» Short task
The data below is to be returned in full and exactly.
+ + + +
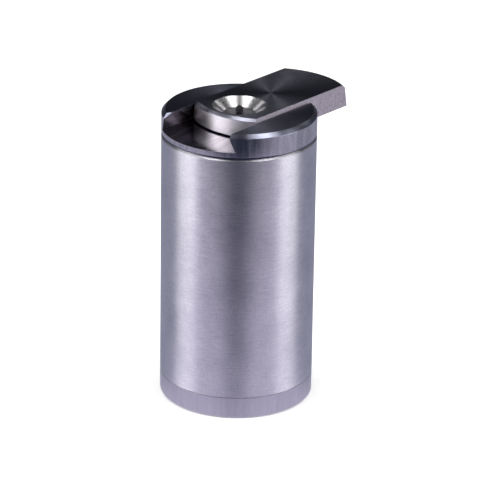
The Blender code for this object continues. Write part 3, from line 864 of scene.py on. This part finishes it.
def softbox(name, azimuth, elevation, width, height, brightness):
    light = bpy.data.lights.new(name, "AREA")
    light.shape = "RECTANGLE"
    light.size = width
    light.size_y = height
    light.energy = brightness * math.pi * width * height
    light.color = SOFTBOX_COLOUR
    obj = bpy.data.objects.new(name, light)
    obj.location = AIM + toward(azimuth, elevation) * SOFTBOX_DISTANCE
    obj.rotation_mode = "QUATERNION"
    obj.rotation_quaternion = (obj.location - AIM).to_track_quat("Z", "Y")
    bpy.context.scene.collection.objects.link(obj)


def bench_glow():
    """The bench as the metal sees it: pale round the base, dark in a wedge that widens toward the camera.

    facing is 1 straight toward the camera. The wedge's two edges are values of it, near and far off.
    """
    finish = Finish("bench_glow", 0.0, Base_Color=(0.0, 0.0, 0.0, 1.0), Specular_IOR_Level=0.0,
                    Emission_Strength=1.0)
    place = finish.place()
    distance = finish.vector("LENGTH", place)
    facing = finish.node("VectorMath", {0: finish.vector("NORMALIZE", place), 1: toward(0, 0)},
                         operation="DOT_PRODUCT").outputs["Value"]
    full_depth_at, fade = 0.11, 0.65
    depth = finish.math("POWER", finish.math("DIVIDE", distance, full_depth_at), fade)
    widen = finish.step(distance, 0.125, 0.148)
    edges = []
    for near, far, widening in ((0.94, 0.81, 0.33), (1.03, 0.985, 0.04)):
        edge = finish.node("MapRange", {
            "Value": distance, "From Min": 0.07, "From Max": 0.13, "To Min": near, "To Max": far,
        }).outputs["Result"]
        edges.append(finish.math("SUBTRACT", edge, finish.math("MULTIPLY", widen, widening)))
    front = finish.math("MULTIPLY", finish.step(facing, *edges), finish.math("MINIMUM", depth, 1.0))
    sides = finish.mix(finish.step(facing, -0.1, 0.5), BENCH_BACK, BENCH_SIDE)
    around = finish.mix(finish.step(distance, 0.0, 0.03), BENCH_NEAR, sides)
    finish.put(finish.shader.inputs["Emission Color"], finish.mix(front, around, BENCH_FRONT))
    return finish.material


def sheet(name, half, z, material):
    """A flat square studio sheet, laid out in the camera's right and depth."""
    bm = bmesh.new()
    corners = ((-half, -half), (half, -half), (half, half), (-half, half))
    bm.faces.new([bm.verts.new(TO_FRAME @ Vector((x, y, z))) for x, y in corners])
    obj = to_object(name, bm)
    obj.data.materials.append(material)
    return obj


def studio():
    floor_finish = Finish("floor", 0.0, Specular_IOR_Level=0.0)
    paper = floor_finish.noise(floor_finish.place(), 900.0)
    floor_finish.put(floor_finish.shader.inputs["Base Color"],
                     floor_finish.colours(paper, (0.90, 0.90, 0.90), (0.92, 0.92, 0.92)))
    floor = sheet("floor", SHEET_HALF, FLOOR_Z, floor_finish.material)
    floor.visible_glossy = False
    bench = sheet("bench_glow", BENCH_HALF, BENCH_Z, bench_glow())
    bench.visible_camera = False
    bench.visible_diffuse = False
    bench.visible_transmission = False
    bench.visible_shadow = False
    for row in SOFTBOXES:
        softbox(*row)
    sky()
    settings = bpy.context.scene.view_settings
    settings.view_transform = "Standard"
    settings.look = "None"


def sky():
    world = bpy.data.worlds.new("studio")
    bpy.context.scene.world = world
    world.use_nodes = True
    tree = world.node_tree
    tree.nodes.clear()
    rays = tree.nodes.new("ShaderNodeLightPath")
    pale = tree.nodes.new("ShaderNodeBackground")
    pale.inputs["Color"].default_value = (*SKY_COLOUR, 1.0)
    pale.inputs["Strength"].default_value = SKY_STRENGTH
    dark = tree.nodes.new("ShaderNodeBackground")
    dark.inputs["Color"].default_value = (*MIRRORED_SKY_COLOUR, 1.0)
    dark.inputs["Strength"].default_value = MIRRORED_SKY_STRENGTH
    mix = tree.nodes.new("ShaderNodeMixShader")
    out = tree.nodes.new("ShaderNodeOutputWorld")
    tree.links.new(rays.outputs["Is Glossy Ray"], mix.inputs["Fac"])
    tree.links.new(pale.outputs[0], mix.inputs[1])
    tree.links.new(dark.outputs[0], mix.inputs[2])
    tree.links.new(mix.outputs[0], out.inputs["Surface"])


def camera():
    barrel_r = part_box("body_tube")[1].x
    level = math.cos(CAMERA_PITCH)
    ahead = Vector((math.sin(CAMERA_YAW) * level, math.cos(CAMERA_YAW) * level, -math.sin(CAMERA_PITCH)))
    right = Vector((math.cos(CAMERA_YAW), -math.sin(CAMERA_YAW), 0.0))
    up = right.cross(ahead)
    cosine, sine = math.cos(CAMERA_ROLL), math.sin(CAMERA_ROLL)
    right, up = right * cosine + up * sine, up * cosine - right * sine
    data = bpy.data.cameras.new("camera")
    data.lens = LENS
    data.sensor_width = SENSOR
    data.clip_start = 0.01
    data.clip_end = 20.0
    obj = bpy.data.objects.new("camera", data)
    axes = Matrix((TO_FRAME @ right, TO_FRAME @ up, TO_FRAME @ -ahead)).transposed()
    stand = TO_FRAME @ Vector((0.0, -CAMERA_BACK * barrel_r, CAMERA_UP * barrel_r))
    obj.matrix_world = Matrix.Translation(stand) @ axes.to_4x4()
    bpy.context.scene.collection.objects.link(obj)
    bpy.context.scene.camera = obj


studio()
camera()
+ + + +
» Finished task
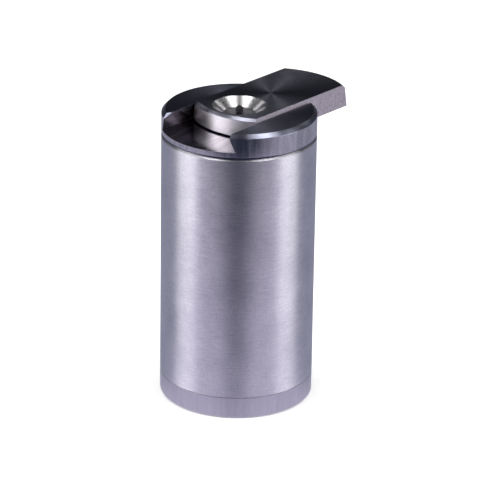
The Blender code for this object continues. Write part 3, from line 864 of scene.py on. This part finishes it.
def softbox(name, azimuth, elevation, width, height, brightness):
    light = bpy.data.lights.new(name, "AREA")
    light.shape = "RECTANGLE"
    light.size = width
    light.size_y = height
    light.energy = brightness * math.pi * width * height
    light.color = SOFTBOX_COLOUR
    obj = bpy.data.objects.new(name, light)
    obj.location = AIM + toward(azimuth, elevation) * SOFTBOX_DISTANCE
    obj.rotation_mode = "QUATERNION"
    obj.rotation_quaternion = (obj.location - AIM).to_track_quat("Z", "Y")
    bpy.context.scene.collection.objects.link(obj)


def bench_glow():
    """The bench as the metal sees it: pale round the base, dark in a wedge that widens toward the camera.

    facing is 1 straight toward the camera. The wedge's two edges are values of it, near and far off.
    """
    finish = Finish("bench_glow", 0.0, Base_Color=(0.0, 0.0, 0.0, 1.0), Specular_IOR_Level=0.0,
                    Emission_Strength=1.0)
    place = finish.place()
    distance = finish.vector("LENGTH", place)
    facing = finish.node("VectorMath", {0: finish.vector("NORMALIZE", place), 1: toward(0, 0)},
                         operation="DOT_PRODUCT").outputs["Value"]
    full_depth_at, fade = 0.11, 0.65
    depth = finish.math("POWER", finish.math("DIVIDE", distance, full_depth_at), fade)
    widen = finish.step(distance, 0.125, 0.148)
    edges = []
    for near, far, widening in ((0.94, 0.81, 0.33), (1.03, 0.985, 0.04)):
        edge = finish.node("MapRange", {
            "Value": distance, "From Min": 0.07, "From Max": 0.13, "To Min": near, "To Max": far,
        }).outputs["Result"]
        edges.append(finish.math("SUBTRACT", edge, finish.math("MULTIPLY", widen, widening)))
    front = finish.math("MULTIPLY", finish.step(facing, *edges), finish.math("MINIMUM", depth, 1.0))
    sides = finish.mix(finish.step(facing, -0.1, 0.5), BENCH_BACK, BENCH_SIDE)
    around = finish.mix(finish.step(distance, 0.0, 0.03), BENCH_NEAR, sides)
    finish.put(finish.shader.inputs["Emission Color"], finish.mix(front, around, BENCH_FRONT))
    return finish.material


def sheet(name, half, z, material):
    """A flat square studio sheet, laid out in the camera's right and depth."""
    bm = bmesh.new()
    corners = ((-half, -half), (half, -half), (half, half), (-half, half))
    bm.faces.new([bm.verts.new(TO_FRAME @ Vector((x, y, z))) for x, y in corners])
    obj = to_object(name, bm)
    obj.data.materials.append(material)
    return obj


def studio():
    floor_finish = Finish("floor", 0.0, Specular_IOR_Level=0.0)
    paper = floor_finish.noise(floor_finish.place(), 900.0)
    floor_finish.put(floor_finish.shader.inputs["Base Color"],
                     floor_finish.colours(paper, (0.90, 0.90, 0.90), (0.92, 0.92, 0.92)))
    floor = sheet("floor", SHEET_HALF, FLOOR_Z, floor_finish.material)
    floor.visible_glossy = False
    bench = sheet("bench_glow", BENCH_HALF, BENCH_Z, bench_glow())
    bench.visible_camera = False
    bench.visible_diffuse = False
    bench.visible_transmission = False
    bench.visible_shadow = False
    for row in SOFTBOXES:
        softbox(*row)
    sky()
    settings = bpy.context.scene.view_settings
    settings.view_transform = "Standard"
    settings.look = "None"


def sky():
    world = bpy.data.worlds.new("studio")
    bpy.context.scene.world = world
    world.use_nodes = True
    tree = world.node_tree
    tree.nodes.clear()
    rays = tree.nodes.new("ShaderNodeLightPath")
    pale = tree.nodes.new("ShaderNodeBackground")
    pale.inputs["Color"].default_value = (*SKY_COLOUR, 1.0)
    pale.inputs["Strength"].default_value = SKY_STRENGTH
    dark = tree.nodes.new("ShaderNodeBackground")
    dark.inputs["Color"].default_value = (*MIRRORED_SKY_COLOUR, 1.0)
    dark.inputs["Strength"].default_value = MIRRORED_SKY_STRENGTH
    mix = tree.nodes.new("ShaderNodeMixShader")
    out = tree.nodes.new("ShaderNodeOutputWorld")
    tree.links.new(rays.outputs["Is Glossy Ray"], mix.inputs["Fac"])
    tree.links.new(pale.outputs[0], mix.inputs[1])
    tree.links.new(dark.outputs[0], mix.inputs[2])
    tree.links.new(mix.outputs[0], out.inputs["Surface"])


def camera():
    barrel_r = part_box("body_tube")[1].x
    level = math.cos(CAMERA_PITCH)
    ahead = Vector((math.sin(CAMERA_YAW) * level, math.cos(CAMERA_YAW) * level, -math.sin(CAMERA_PITCH)))
    right = Vector((math.cos(CAMERA_YAW), -math.sin(CAMERA_YAW), 0.0))
    up = right.cross(ahead)
    cosine, sine = math.cos(CAMERA_ROLL), math.sin(CAMERA_ROLL)
    right, up = right * cosine + up * sine, up * cosine - right * sine
    data = bpy.data.cameras.new("camera")
    data.lens = LENS
    data.sensor_width = SENSOR
    data.clip_start = 0.01
    data.clip_end = 20.0
    obj = bpy.data.objects.new("camera", data)
    axes = Matrix((TO_FRAME @ right, TO_FRAME @ up, TO_FRAME @ -ahead)).transposed()
    stand = TO_FRAME @ Vector((0.0, -CAMERA_BACK * barrel_r, CAMERA_UP * barrel_r))
    obj.matrix_world = Matrix.Translation(stand) @ axes.to_4x4()
    bpy.context.scene.collection.objects.link(obj)
    bpy.context.scene.camera = obj


studio()
camera()